Not every long-time resident agrees with Llorca. “Who wouldn’t want a lift?” asked Angeles Simarro, president of the FAVB (neighbourhood association) of Barceloneta. Simarro said Emilia and her followers are overreacting, although she admitted that there are still lots of details to be ironed out in the ‘plan’. These are scheduled to be resolved in the coming months, with a Plan de Seguimiento, or follow-up plan. Simarro believes that the Ajuntament will stick to their word, and try and permanently relocate as many people as possible inside the borders of the barri. “This neighbourhood has been deteriorating for years, and any plan for improvement is welcome. We have been promised that all newly constructed flats in the area will be earmarked for locals, including the site of the old Guardia Civil HQ on Passeig de Borbón.”
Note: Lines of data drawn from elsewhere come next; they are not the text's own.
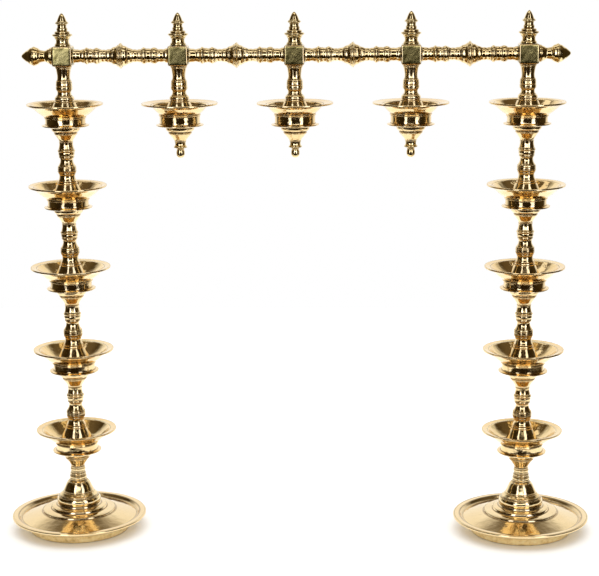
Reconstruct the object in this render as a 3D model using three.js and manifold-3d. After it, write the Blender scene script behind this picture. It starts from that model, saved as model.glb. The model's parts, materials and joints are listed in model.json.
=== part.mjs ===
// Free-standing gate of oil lamps in turned cast brass.
// Two pillars of five lamp bowls stand on dish bases and carry a horizontal
// bar, made of turned segments between bevelled cubes. Three lamps hang under
// the middle cubes. Every section is a separate casting that screws to the
// next one with a threaded spigot or a stud.
// Millimetres, +Z up, bar along X, front towards -Y. The origin is on the
// standing plane, midway between the two pillars.

import * as THREE from 'three';
import { mergeVertices } from 'three/addons/utils/BufferGeometryUtils.js';
import { ConvexGeometry } from 'three/addons/geometries/ConvexGeometry.js';
import Module from 'manifold-3d';

// ---------------------------------------------------------------- dimensions
const U = 1.42;             // module of all turned profiles, mm
const FOOT_Z = -494.8;      // standing plane, in modules below the bar's axis
const BAR_H = -FOOT_Z * U;  // height of the bar's axis, mm

const BAY = 115.9;          // distance between neighbouring cubes, modules
const CUBE = 10.0;          // half the cube's edge, modules
const CUBE_BEVEL = 1.4;     // bevel of the cube's edges, modules

// lamp tiers from the top down: rim height and rim radius, size of the casting
const TIERS = [
  { n: 5, rim: -47.3, R: 38.4, s: 1.0 },
  { n: 4, rim: -130.2, R: 39.6, s: 1.02 },
  { n: 3, rim: -214.1, R: 40.8, s: 1.04 },
  { n: 2, rim: -300.5, R: 41.3, s: 1.055 },
  { n: 1, rim: -386.3, R: 41.3, s: 1.055 },
];
const BOSS_TOP = 4.0;       // raised boss above the rim plane, modules
const NECK_END = -38.5;     // end of the bowl's neck below the rim plane
const DISH_R = 70.0;        // outer radius of the base dish
const DISH_RIM = -478.6;    // height of the dish's flat rim
const SEAT_Z = -466.5;      // seat of the bell pedestal on the dish

const GAP = 0.3;            // joint gap between two touching castings, mm
const SPIGOT_R = 4.6;       // threaded spigot, mm
const SOCKET_R = 5.0;       // its socket, mm
const SPIGOT_L = 7.0;       // spigot length, mm
const SOCKET_L = 7.5;       // socket depth, mm
const STUD_R = 3.6;         // threaded studs of the removable pieces, mm
const STUD_HOLE_R = 4.0;
const STUD_L = 8.0;         // depth of the stud in each of its two pieces, mm
const STUD_HOLE_L = 8.5;

// facets round the axis
const N_BOWL = 16, N_STEM = 10, N_BAR = 10, N_DISH = 20, N_BELL = 12, N_STUD = 8;

// ----------------------------------------------------------------- materials
const brass = (r, g, b, rough) => new THREE.MeshStandardMaterial({
  color: new THREE.Color(r, g, b), roughness: rough, metalness: 1,
});
const BOWL_BRASS = () => brass(0.80, 0.62, 0.30, 0.22);
const STEM_BRASS = () => brass(0.76, 0.57, 0.26, 0.2);
const CUBE_BRASS = () => brass(0.62, 0.52, 0.28, 0.42);
const DISH_BRASS = () => brass(0.82, 0.66, 0.36, 0.26);
const STUD_BRASS = () => brass(0.58, 0.46, 0.24, 0.5);

// ------------------------------------------------------------------- helpers
const root = new THREE.Group();
root.name = 'gate_lamp';

// A turned body about Z. The profile is [radius, height] in mm from its lowest
// point on the axis to its highest.
function turned(profile, facets) {
  const pts = profile.map(([r, z]) => new THREE.Vector2(r, z));
  const g = new THREE.LatheGeometry(pts, facets);
  g.rotateX(Math.PI / 2);
  return g;
}

function add(name, geometry, material, x, z, tilt) {
  const m = new THREE.Mesh(geometry, material);
  m.name = name;
  m.position.set(x, 0, z);
  if (tilt) m.rotation.set(0, tilt, 0);
  root.add(m);
  return m;
}

const mm = (pts) => pts.map(([r, z]) => [r * U, z * U]);

// ---------------------------------------------------------------------- bowl
// One casting: flared bowl with a flat lip, a raised conical boss that keeps
// the oil off the thread, a drum, a flange, a cup and a tapered neck. Heights
// are measured from the rim plane.
function bowl(R, s, hangs) {
  const S = s * U;
  const botR = hangs ? STUD_HOLE_R : SOCKET_R;
  const neck = NECK_END * S;
  return turned([
    [0, neck + SOCKET_L], [botR, neck + SOCKET_L], [botR, neck],
    [7.5 * S, neck],
    [14.8 * S, -31.2 * S], [16.2 * S, -28.4 * S], [16.4 * S, -25.2 * S],
    [24.8 * S, -23.4 * S], [24.8 * S, -21.2 * S],
    [20.7 * S, -19.8 * S], [21.1 * S, -13.0 * S],
    [30.4 * S, -4.6 * S],
    [R * U, -1.3 * S], [(R - 0.4) * U, 0],
    [31.4 * S, -1.5 * S],
    [19.3 * S, -12.3 * S], [16.4 * S, -12.3 * S],
    [12.4 * S, -2.5 * S], [8.8 * S, BOSS_TOP * S],
    [SOCKET_R, BOSS_TOP * S], [SOCKET_R, BOSS_TOP * S - SOCKET_L], [0, BOSS_TOP * S - SOCKET_L],
  ], N_BOWL);
}

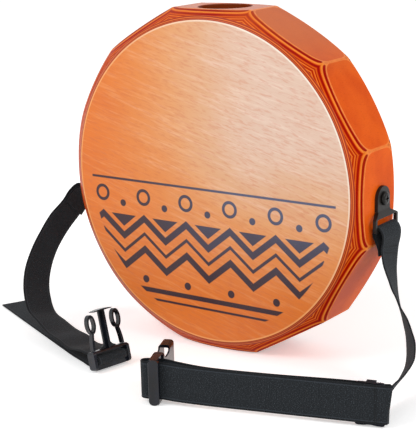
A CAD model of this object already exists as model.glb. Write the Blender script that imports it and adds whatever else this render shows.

Simarro is referring to a pretty 220-year-old building, which was recently demolished—illegally, according to some, and work has been halted. City officials have pledged that social housing will be built on the plot. For the past three years, it was the squat of ‘Miles de Viviendas’, a group of activists who had kept the 220-year-old building in immaculate condition, offering an ‘open university’ to neighbourhood residents along with workshops in things like sewing and computer skills. For them, the Plan de Ascensores is an open invitation for speculators to get a tighter hold on Barceloneta.
“The market they have built, the new flats (also on the Passeig de Borbón) they are building, these are not suitable for a neighbourhood like Barceloneta,” insisted Josep Font, a member of L’Óstia. “Now they are full of tourists, we have new neighbours every seven days. They [property developers] want to make Barceloneta into a summer destination like Lloret or Sitges. They want to wipe us off the map.”
Both Emilia Llorca and Josep Font emphasised that they do not oppose a plan that would help elderly people in the neighbourhood, but said alternatives need to be looked at first, like turning old vacant buildings in Barceloneta into modern, lift-enhanced abodes, or reclaiming the hundred of bajos [ground floors] for mobility-challenged seniors. A spokesman for Arquitectos Sin Fronteras said his group agreed, and told Metropolitan that the ‘plan’ (which is a modification of the original master plan for the barri) “lacks something as basic as a sociological study of the neighbourhood.”
Emilio Suarez, a fair-housing activist, said that the issues in Barceloneta have much in common with many neighbourhoods across Spain where residents are treated as a commodity and local governments juggle measures to address the housing crisis whilst keeping investors interested at the same time. “The real problem is that the Barceloneta plan hasn’t been elaborated together with us and, really, we are the ones who know the problems and quirks of our own neighbourhood.”
For Emilia Llorca it all comes down to not trying to bulldoze communities along with the buildings. “Really, all we are asking for is more respect,” she said. “There is a boom. We understand this, and you can’t stop progress. But we need to think about this and talk about it. This is all we have left.”